Free admission and the adapted visit experience
Admission is free for the disabled visitor on production of a recognised disability proof. If the proof is an original Carte Mobilité Inclusion (CMI) or Carte d'Invalidité, the companion is also free. If the proof is an AAH attestation under 6 months old, the disabled visitor is still free but the companion pays the standard ticket. A photocopy is not accepted for any of these.
The monument is administered by the Centre des monuments nationaux, which lets disabled visitors request an adapted visit experience tailored to their profile and needs. Devices to support understanding of the monument are available throughout, including for visitors with hearing or cognitive impairment.
Combining with Cathédrale Saint-André
The Cathédrale Saint-André sits on the same square as the tower. The cathedral is named as an accessible site by the Office de Tourisme on its Bordeaux Accessible page. Entry to French cathedrals is free for everyone (cathedrals are places of worship rather than ticketed monuments), so the cathedral is the natural pairing for a wheelchair visitor who has come to the square for the tower.
The cathedral is a 12th- to 16th-century gothic angevin structure, UNESCO World Heritage since 1998, with a 124-metre interior nave at 23 metres of vault height. The nave is flat and reachable through one of the side doors on the south aisle.
Practical tips before you visit
Plan to be at reception around opening or in the late afternoon when groups thin out. The free disabled-visitor ticket is issued on the day, but the adapted visit content benefits from a quieter desk.

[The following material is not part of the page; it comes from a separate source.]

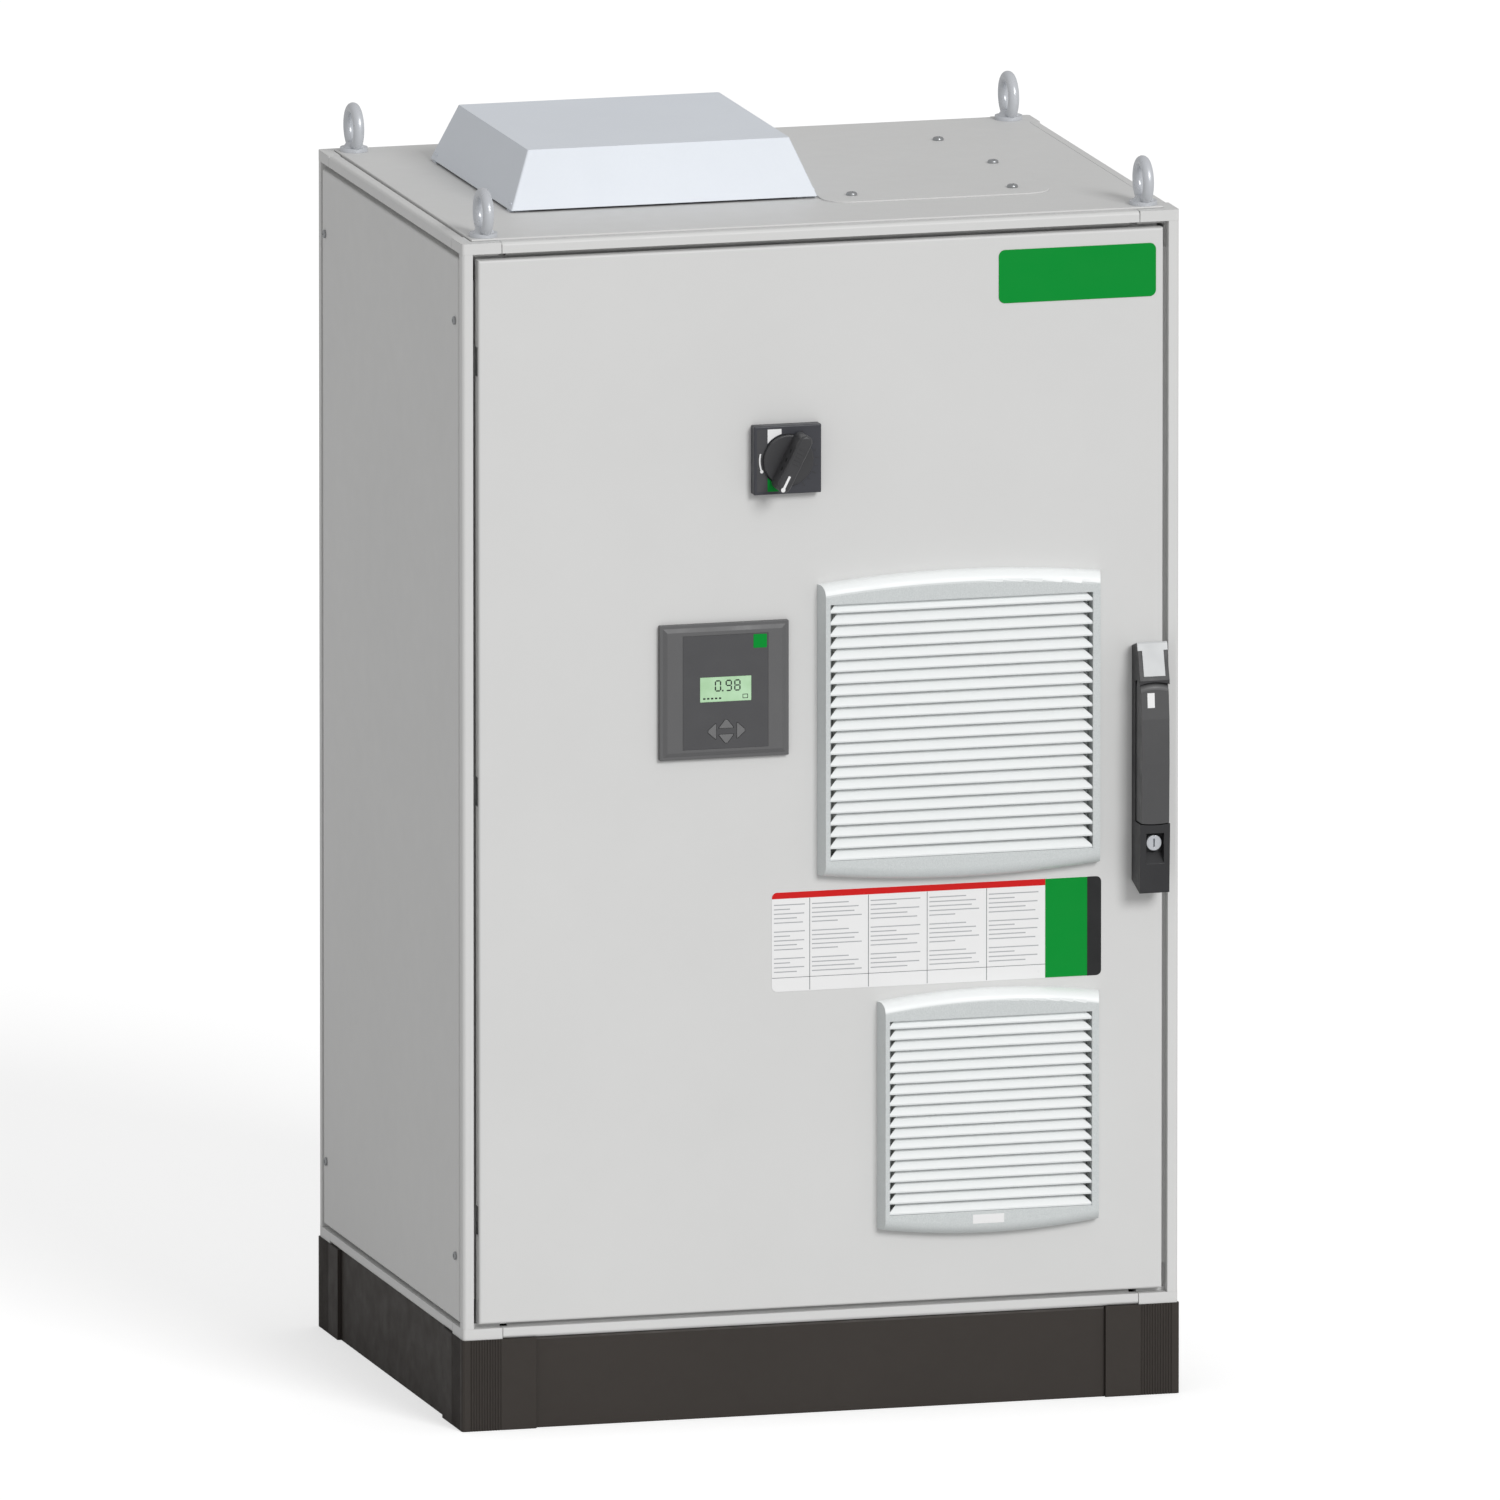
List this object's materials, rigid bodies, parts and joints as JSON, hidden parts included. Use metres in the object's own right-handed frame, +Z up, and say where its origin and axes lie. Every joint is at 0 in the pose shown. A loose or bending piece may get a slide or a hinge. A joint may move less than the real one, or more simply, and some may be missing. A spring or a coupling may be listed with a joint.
{
  "type": "power factor correction cabinet",
  "caption": "Floor-standing ventilated electrical cabinet with hinged door, swing handle, filter grilles, rotary main switch, controller and roof fan hood on a dark plinth.",
  "frame": {"origin": "on the floor, under the middle of the four floor bolt holes", "axes": "+Z up, door faces -Y, +X to the right when facing the door"},
  "size_m": [0.8052, 0.6471, 1.366],
  "materials": {
    "grey_coat": "satin powder coat",
    "plinth_coat": "matt powder coat",
    "zinc_steel": "zinc plated",
    "black_plastic": "moulded",
    "grey_plastic": "moulded",
    "pale_plastic": "moulded",
    "copper": "bright copper bar",
    "red_plastic": "moulded",
    "can_aluminium": "drawn can",
    "cable_black": "smooth sheath",
    "seal_foam": "foamed in place",
    "filter_fleece": "needled fleece",
    "switch_plastic": "moulded",
    "bezel_plastic": "moulded",
    "face_film": "printed film",
    "display": "liquid crystal window",
    "handle_black": "moulded",
    "handle_grey": "moulded",
    "key_plastic": "moulded"
  },
  "bodies": {
    "cabinet": {"plinth_corners": "plinth_coat", "plinth_end_panels": "plinth_coat", "plinth_side_panels": "plinth_coat", "frame_rails": "grey_coat", "base_corner_castings": "grey_coat", "corner_posts": "grey_coat", "top_corner_castings": "grey_coat", "side_panels": "grey_coat", "rear_panel": "grey_coat", "panel_screws": "zinc_steel", "roof_panel": "grey_coat", "roof_cover_plate": "grey_coat", "roof_cowl": "grey_coat", "roof_fan_frame": "black_plastic", "eye_bolts": "zinc_steel", "cable_entry_plate": "zinc_steel", "mounting_plate": "zinc_steel", "mounting_brackets": "zinc_steel", "main_breaker": "black_plastic", "breaker_operator": "grey_plastic", "busbars": "copper", "busbar_supports": "red_plastic", "contactors": "grey_plastic", "din_rails": "zinc_steel", "fuse_bases": "pale_plastic", "capacitors": "can_aluminium", "capacitor_terminals": "black_plastic", "capacitor_shelf": "zinc_steel", "terminal_block": "grey_plastic", "wiring_ducts": "grey_plastic", "power_cables": "cable_black", "hinge_brackets": "zinc_steel", "hinge_pins": "zinc_steel"},
    "door": {"door_panel": "grey_coat", "door_stiffeners": "grey_coat", "door_gasket": "seal_foam", "hinge_leaves": "zinc_steel", "upper_grille": "pale_plastic", "lower_grille": "pale_plastic", "filter_mats": "filter_fleece", "switch_base": "switch_plastic", "controller_housing": "bezel_plastic", "controller_face": "face_film", "controller_display": "display", "handle_base": "handle_black", "handle_cap": "pale_plastic", "rod_guides": "zinc_steel", "door_cable_loom": "cable_black"},
    "fan_impeller": {"fan_impeller": "black_plastic"},
    "extension_shaft": {"extension_shaft": "zinc_steel"},
    "switch_knob": {"switch_knob": "switch_plastic"},
    "handle_spindle": {"handle_spindle": "zinc_steel"},
    "handle_lever": {"handle_lever": "handle_grey"},
    "upper_lock_rod": {"upper_lock_rod": "zinc_steel"},
    "lower_lock_rod": {"lower_lock_rod": "zinc_steel"},
    "lock_cylinder": {"lock_cylinder": "zinc_steel"},
    "key_up": {"key_up": "key_plastic"},
    "key_down": {"key_down": "key_plastic"},
    "key_left": {"key_left": "key_plastic"},
    "key_right": {"key_right": "key_plastic"}
  },
  "joints": [
    {"name": "door_swing", "type": "hinge", "parent": "cabinet", "child": "door", "pos_m": [-0.374, -0.292, 0.7], "axis": [0, 0, -1], "range_deg": [0, 120]},
    {"name": "switch_turn", "type": "hinge", "parent": "door", "child": "switch_knob", "pos_m": [-0.041, -0.3, 1.05], "axis": [0, 1, 0], "range_deg": [0, 126]},
    {"name": "shaft_turn", "type": "hinge", "parent": "cabinet", "child": "extension_shaft", "pos_m": [-0.041, -0.15, 1.05], "axis": [0, 1, 0], "range_deg": [0, 127]},
    {"name": "handle_turn", "type": "hinge", "parent": "door", "child": "handle_spindle", "pos_m": [0.3638, -0.3, 0.7355], "axis": [0, -1, 0], "range_deg": [0, 90]},
    {"name": "handle_lift", "type": "hinge", "parent": "handle_spindle", "child": "handle_lever", "pos_m": [0.3638, -0.321, 0.7795], "axis": [-1, 0, 0], "range_deg": [0, 25]},
    {"name": "upper_rod_slide", "type": "slide", "parent": "door", "child": "upper_lock_rod", "axis": [0, 0, -1], "range_m": [0, 0.0145]},
    {"name": "lower_rod_slide", "type": "slide", "parent": "door", "child": "lower_lock_rod", "axis": [0, 0, 1], "range_m": [0, 0.0145]},
    {"name": "lock_turn", "type": "hinge", "parent": "door", "child": "lock_cylinder", "pos_m": [0.3638, -0.32, 0.613], "axis": [0, 1, 0], "range_deg": [0, 90]},
    {"name": "key_up_press", "type": "slide", "parent": "door", "child": "key_up", "axis": [0, 1, 0], "range_m": [0, 0.0008], "stiffness_N_per_m": 300},
    {"name": "key_down_press", "type": "slide", "parent": "door", "child": "key_down", "axis": [0, 1, 0], "range_m": [0, 0.0008], "stiffness_N_per_m": 300},
    {"name": "key_left_press", "type": "slide", "parent": "door", "child": "key_left", "axis": [0, 1, 0], "range_m": [0, 0.0008], "stiffness_N_per_m": 300},
    {"name": "key_right_press", "type": "slide", "parent": "door", "child": "key_right", "axis": [0, 1, 0], "range_m": [0, 0.0008], "stiffness_N_per_m": 300},
    {"name": "fan_spin", "type": "hinge", "parent": "cabinet", "child": "fan_impeller", "pos_m": [-0.132, 0.0242, 1.25], "axis": [0, 0, 1], "continuous": true}
  ],
  "couplings": [
    {"joint": "shaft_turn", "follows": "switch_turn", "ratio": 1},
    {"joint": "upper_rod_slide", "follows": "handle_turn", "m_per_rad": 0.009},
    {"joint": "lower_rod_slide", "follows": "handle_turn", "m_per_rad": 0.009}
  ]
}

Pair the tower square with the Musée des Beaux-Arts on cours d'Albret (a short flat roll away), since both are free for the disabled visitor and one companion under the same municipal museums policy that covers the four city museums.
Quick facts
Address: Place Pey-Berland, Bordeaux. Disabled tariff: free for the disabled visitor and one companion at the ground-level reception. Climb: by stairs, not wheelchair accessible. Adapted visit available on request at reception. Nearest accessible transport: tram A or B, Hôtel de Ville stop. Cathédrale Saint-André on the same square is free entry for everyone.